Scripts that build objects:
**********

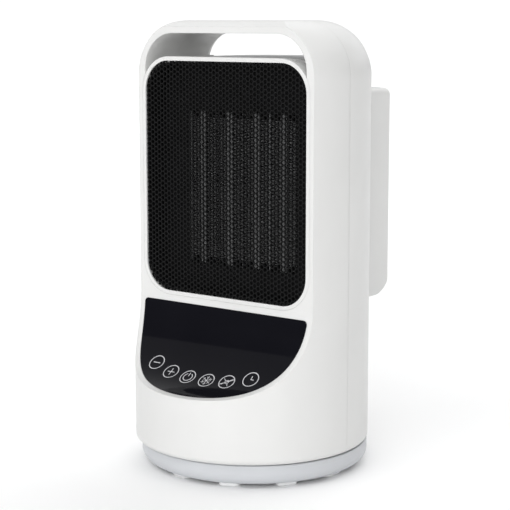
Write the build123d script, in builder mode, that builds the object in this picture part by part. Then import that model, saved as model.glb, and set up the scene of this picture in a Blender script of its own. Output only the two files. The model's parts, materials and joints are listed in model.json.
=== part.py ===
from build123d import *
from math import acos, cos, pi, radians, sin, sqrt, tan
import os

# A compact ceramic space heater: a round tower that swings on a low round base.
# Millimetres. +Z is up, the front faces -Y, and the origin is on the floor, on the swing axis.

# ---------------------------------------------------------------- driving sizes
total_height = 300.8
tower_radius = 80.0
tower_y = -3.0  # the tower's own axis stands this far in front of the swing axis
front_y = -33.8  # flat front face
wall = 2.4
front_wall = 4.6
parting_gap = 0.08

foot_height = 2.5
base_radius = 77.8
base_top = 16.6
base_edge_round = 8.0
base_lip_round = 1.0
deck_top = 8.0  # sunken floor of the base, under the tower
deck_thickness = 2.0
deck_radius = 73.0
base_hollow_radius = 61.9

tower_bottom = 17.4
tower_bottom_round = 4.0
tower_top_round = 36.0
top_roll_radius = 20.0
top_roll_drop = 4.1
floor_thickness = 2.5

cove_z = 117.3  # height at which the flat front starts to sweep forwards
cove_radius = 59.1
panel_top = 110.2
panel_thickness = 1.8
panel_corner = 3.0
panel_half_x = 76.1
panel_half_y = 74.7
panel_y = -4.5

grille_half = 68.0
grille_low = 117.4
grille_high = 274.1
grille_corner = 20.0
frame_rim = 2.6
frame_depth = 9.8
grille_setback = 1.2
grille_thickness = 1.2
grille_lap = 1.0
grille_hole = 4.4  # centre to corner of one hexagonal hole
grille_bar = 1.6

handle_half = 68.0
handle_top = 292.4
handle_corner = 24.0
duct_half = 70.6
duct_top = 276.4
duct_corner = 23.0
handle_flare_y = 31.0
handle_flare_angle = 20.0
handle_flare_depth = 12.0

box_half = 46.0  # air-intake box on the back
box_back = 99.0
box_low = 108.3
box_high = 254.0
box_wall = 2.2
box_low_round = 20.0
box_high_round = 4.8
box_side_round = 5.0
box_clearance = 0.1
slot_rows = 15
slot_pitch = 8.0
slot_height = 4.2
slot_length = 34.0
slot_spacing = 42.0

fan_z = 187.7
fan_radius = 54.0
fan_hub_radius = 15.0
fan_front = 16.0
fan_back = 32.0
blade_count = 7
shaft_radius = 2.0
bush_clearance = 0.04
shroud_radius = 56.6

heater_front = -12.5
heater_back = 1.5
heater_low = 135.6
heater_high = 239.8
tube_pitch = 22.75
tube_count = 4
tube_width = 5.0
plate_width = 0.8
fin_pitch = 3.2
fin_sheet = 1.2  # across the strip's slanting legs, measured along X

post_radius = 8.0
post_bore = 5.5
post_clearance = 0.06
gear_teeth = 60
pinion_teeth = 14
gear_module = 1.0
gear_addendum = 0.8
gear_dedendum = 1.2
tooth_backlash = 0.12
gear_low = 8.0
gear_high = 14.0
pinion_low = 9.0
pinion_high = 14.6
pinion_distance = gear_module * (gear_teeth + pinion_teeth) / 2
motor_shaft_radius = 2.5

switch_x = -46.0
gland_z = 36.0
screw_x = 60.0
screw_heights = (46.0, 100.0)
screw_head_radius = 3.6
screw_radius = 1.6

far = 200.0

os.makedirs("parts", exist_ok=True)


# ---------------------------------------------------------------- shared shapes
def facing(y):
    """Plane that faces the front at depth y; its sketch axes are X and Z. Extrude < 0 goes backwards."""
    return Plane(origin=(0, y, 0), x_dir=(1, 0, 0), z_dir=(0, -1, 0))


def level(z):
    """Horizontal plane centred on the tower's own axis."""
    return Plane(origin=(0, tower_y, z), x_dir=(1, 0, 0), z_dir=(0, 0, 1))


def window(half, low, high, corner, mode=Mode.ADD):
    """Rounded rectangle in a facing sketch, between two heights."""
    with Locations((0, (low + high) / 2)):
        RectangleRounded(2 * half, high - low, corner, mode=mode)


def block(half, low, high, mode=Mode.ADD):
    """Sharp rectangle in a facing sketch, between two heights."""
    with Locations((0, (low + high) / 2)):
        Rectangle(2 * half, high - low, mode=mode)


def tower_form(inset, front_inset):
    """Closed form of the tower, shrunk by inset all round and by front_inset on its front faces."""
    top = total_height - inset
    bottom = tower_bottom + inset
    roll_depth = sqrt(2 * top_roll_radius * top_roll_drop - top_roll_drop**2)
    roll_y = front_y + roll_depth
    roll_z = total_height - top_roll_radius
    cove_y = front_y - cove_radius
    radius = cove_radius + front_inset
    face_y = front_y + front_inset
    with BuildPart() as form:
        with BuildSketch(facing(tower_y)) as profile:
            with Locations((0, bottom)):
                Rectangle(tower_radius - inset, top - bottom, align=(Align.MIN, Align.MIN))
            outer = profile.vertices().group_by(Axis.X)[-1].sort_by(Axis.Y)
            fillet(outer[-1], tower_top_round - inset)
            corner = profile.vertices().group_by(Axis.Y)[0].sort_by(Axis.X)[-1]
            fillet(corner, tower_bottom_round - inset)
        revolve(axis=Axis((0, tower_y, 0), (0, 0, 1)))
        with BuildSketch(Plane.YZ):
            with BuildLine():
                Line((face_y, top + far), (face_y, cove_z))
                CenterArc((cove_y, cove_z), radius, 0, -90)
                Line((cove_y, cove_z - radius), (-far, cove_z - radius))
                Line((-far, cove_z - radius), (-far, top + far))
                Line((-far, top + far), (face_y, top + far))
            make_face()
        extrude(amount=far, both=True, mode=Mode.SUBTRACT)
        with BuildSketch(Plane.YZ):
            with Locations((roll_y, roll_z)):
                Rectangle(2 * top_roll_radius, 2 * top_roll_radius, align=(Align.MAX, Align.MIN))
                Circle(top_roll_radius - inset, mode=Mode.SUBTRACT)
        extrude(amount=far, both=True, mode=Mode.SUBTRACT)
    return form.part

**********

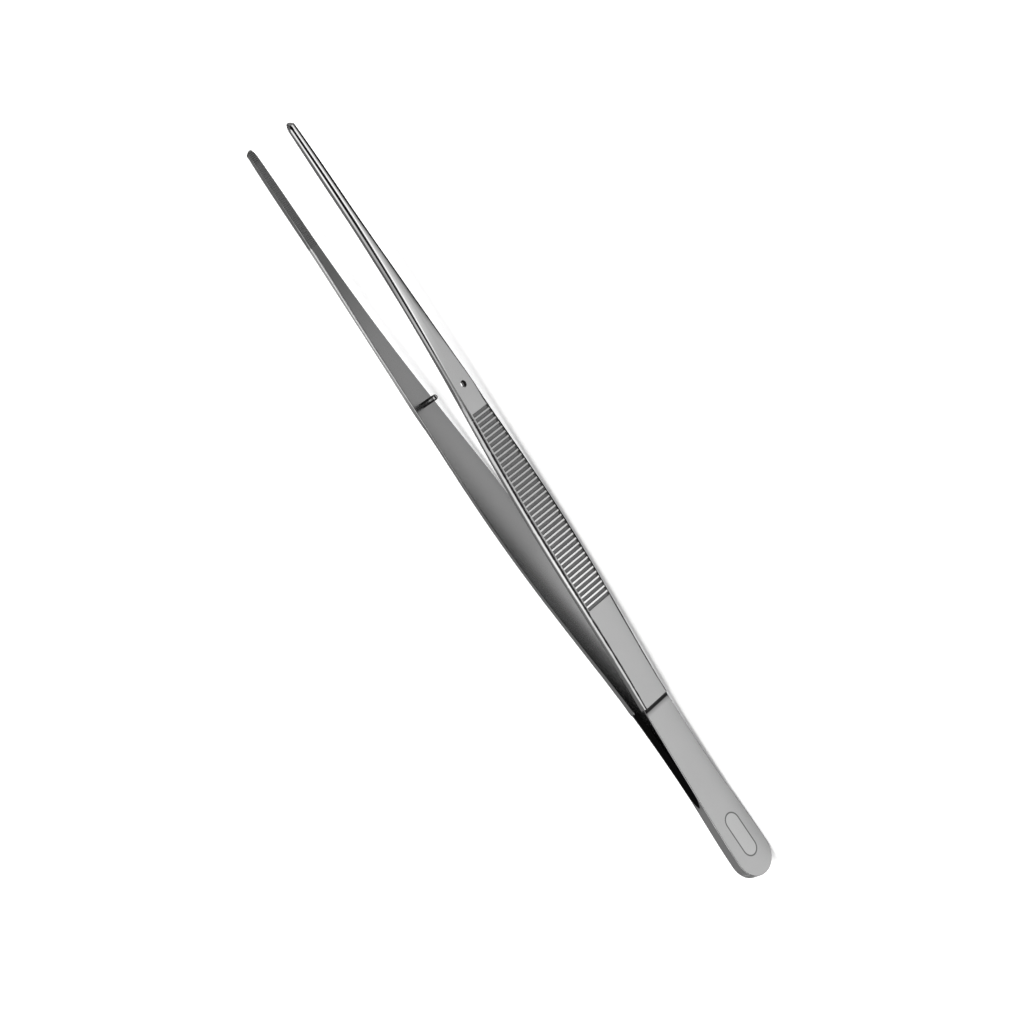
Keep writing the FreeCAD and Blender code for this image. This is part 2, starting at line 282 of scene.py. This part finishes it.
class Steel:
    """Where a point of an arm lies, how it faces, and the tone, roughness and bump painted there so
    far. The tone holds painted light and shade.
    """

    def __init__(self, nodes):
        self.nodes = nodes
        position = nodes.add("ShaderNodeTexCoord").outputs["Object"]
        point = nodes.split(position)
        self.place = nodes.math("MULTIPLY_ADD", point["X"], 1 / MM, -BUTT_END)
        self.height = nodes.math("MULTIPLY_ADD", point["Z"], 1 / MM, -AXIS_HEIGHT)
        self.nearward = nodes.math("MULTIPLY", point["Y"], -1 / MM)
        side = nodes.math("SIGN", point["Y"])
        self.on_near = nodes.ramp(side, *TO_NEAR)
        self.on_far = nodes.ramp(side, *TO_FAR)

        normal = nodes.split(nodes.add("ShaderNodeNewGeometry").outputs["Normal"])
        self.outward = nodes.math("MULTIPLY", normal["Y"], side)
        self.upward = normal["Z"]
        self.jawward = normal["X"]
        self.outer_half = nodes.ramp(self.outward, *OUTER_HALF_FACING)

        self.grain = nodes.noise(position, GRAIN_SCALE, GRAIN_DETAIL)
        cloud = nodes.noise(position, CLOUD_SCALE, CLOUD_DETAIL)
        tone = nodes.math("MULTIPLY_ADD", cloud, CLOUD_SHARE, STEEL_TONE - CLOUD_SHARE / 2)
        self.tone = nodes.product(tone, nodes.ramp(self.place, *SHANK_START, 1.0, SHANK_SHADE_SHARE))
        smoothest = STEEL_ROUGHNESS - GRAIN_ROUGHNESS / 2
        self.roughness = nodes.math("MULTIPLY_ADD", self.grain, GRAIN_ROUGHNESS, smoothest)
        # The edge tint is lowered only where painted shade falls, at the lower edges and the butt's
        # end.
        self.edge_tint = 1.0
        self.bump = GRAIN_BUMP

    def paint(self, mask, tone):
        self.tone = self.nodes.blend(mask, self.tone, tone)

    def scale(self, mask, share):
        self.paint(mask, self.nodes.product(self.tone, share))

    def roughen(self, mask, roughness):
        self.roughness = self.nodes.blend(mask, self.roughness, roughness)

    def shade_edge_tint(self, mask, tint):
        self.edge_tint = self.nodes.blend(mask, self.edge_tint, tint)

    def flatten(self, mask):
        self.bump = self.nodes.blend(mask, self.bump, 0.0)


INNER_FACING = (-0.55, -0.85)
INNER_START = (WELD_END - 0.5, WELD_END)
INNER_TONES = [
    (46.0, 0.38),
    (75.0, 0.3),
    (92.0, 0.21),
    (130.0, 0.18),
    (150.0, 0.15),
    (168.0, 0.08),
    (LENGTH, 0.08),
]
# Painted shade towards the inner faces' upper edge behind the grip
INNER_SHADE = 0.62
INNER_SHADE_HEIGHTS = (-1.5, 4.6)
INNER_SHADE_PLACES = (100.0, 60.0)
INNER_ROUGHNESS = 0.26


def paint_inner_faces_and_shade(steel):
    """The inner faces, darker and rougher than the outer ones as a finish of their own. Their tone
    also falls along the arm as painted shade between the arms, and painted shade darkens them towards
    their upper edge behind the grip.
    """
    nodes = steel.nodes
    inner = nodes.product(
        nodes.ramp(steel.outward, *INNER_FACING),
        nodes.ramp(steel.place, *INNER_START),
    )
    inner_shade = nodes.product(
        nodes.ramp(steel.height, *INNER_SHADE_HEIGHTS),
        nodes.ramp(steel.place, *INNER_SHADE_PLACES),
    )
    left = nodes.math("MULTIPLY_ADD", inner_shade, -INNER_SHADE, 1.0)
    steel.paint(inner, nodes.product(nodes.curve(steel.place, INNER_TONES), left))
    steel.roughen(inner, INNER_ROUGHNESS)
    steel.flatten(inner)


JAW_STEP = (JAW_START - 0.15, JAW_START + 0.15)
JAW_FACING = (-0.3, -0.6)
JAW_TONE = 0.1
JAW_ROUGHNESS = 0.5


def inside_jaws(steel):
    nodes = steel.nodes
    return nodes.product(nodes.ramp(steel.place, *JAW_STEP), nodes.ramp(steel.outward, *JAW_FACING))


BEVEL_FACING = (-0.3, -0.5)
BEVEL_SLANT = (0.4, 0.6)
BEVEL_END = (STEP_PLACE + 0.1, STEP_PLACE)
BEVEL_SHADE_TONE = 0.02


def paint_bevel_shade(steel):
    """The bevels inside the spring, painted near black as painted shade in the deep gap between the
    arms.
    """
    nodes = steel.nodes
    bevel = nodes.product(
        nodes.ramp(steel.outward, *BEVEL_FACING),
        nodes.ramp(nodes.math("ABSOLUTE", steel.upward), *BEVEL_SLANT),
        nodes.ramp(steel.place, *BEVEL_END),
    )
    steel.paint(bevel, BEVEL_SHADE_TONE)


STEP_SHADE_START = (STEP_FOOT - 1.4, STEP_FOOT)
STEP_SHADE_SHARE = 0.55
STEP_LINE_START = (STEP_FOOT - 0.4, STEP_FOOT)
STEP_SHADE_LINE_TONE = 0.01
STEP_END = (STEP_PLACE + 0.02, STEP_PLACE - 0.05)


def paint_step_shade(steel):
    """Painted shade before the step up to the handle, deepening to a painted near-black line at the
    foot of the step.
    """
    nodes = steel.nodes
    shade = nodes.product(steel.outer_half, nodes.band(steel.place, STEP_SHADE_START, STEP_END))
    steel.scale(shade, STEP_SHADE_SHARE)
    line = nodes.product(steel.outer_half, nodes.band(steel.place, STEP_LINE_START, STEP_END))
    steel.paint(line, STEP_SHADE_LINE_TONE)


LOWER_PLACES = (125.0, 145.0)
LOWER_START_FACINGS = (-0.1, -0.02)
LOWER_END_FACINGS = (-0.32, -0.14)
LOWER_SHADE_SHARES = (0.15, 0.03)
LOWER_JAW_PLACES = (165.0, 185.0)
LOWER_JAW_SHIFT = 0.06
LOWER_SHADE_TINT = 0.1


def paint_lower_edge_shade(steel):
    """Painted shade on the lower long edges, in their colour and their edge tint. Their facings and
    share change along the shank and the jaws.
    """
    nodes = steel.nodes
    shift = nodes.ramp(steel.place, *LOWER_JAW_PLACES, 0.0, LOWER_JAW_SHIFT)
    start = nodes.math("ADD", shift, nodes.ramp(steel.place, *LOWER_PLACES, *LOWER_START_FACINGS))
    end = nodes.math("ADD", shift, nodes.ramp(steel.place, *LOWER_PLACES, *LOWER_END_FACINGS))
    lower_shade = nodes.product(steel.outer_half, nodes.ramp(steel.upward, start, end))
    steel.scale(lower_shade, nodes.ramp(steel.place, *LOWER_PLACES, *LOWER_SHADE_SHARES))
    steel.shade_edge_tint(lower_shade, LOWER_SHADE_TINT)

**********

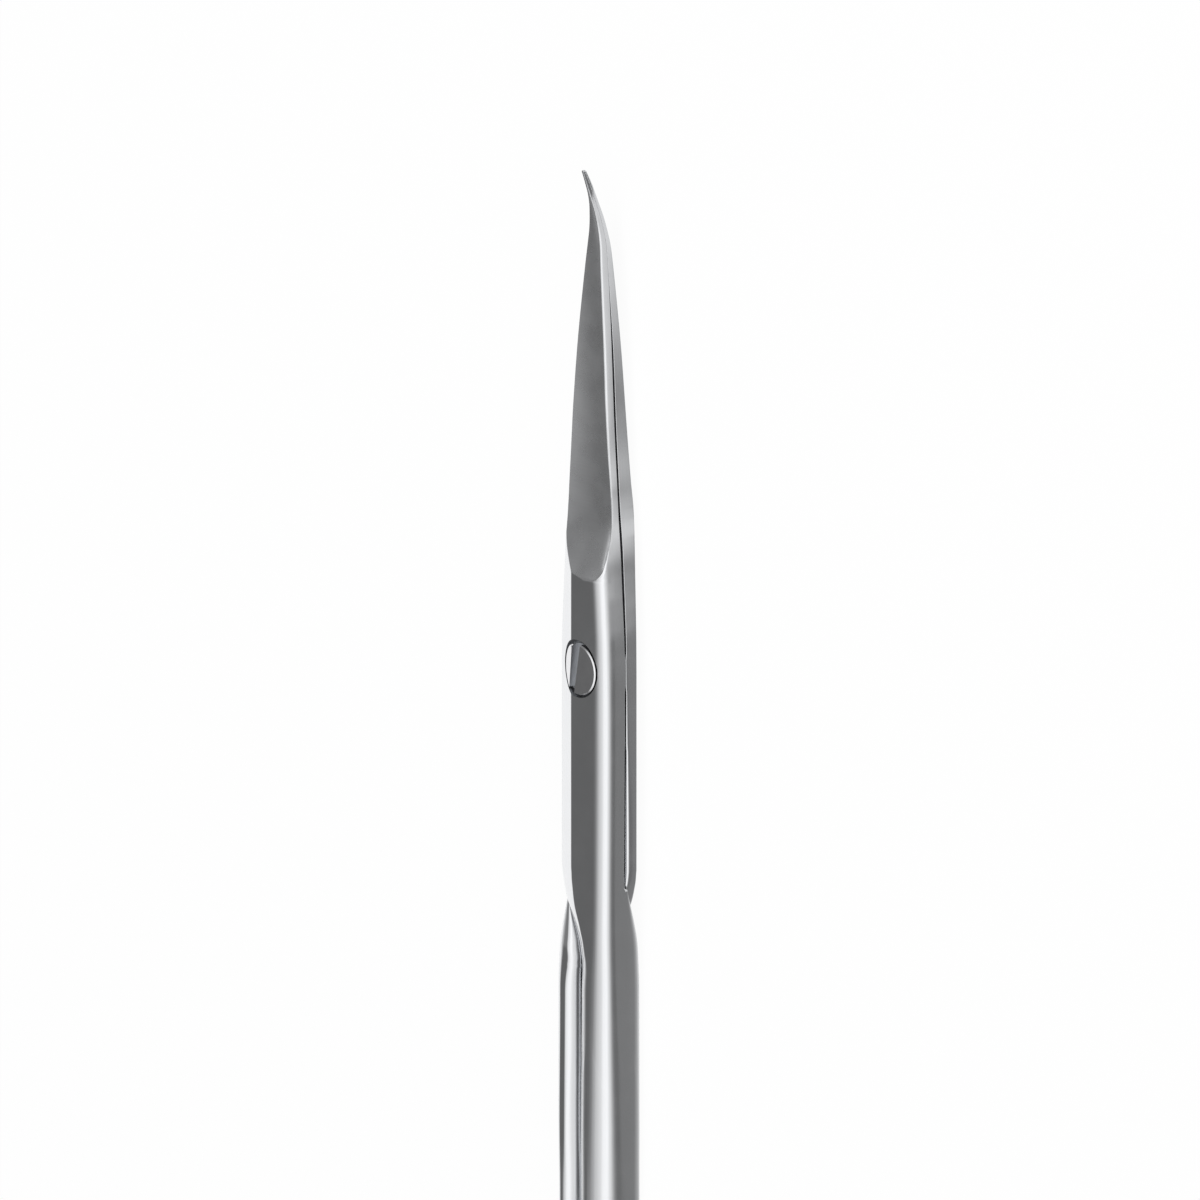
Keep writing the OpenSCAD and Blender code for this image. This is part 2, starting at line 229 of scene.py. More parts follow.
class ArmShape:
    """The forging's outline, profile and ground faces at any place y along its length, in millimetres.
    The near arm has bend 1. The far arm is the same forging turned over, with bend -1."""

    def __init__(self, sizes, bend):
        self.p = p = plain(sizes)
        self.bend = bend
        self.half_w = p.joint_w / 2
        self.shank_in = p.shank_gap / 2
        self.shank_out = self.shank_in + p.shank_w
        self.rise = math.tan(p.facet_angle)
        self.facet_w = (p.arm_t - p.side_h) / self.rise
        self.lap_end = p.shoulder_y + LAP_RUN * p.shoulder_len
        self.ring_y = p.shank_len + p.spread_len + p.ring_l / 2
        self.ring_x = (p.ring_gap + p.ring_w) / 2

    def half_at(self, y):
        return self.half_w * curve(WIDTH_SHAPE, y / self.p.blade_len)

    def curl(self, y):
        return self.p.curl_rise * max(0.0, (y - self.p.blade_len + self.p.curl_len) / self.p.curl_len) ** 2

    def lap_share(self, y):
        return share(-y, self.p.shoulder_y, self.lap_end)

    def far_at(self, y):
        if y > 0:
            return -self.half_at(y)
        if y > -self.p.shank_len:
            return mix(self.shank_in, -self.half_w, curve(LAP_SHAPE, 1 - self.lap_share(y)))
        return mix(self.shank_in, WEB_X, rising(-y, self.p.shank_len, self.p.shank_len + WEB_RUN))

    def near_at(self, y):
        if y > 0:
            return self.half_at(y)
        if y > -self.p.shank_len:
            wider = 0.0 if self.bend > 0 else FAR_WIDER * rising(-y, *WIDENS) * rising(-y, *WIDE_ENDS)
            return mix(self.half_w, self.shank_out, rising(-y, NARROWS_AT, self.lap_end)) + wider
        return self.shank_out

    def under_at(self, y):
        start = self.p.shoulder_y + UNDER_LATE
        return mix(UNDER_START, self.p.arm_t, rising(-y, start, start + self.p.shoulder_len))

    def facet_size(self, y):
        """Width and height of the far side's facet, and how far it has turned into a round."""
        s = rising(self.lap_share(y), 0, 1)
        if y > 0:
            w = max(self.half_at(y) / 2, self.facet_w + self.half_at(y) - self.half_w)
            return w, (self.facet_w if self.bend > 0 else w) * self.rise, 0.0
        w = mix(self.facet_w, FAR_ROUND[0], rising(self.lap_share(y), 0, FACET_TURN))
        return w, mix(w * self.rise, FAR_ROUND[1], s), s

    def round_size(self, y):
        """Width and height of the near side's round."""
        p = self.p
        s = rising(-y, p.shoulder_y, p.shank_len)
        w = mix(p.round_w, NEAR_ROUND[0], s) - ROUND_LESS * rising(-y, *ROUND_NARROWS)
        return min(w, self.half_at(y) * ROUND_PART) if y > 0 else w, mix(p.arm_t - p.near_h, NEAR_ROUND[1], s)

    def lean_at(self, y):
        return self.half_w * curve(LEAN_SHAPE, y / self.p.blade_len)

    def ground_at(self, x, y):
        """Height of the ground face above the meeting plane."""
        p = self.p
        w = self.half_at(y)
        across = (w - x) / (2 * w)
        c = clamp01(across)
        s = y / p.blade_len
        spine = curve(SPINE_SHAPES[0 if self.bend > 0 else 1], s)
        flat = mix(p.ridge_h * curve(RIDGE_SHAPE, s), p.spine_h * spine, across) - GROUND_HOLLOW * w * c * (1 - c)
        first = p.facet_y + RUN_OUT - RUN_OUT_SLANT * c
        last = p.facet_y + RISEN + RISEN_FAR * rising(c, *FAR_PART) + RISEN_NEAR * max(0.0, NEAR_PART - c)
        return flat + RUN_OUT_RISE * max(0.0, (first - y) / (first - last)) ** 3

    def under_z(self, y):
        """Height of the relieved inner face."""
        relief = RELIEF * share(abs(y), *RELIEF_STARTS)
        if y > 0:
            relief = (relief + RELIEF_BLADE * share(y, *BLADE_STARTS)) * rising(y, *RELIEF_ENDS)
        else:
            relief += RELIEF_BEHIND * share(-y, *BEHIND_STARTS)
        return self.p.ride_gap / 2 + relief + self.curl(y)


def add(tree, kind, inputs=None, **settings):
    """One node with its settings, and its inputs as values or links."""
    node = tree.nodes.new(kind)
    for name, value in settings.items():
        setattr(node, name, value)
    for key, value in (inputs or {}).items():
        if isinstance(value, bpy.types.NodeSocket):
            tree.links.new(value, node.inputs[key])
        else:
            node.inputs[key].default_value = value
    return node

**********

Provide only the number of lines in the entries that hold the word "parts".

3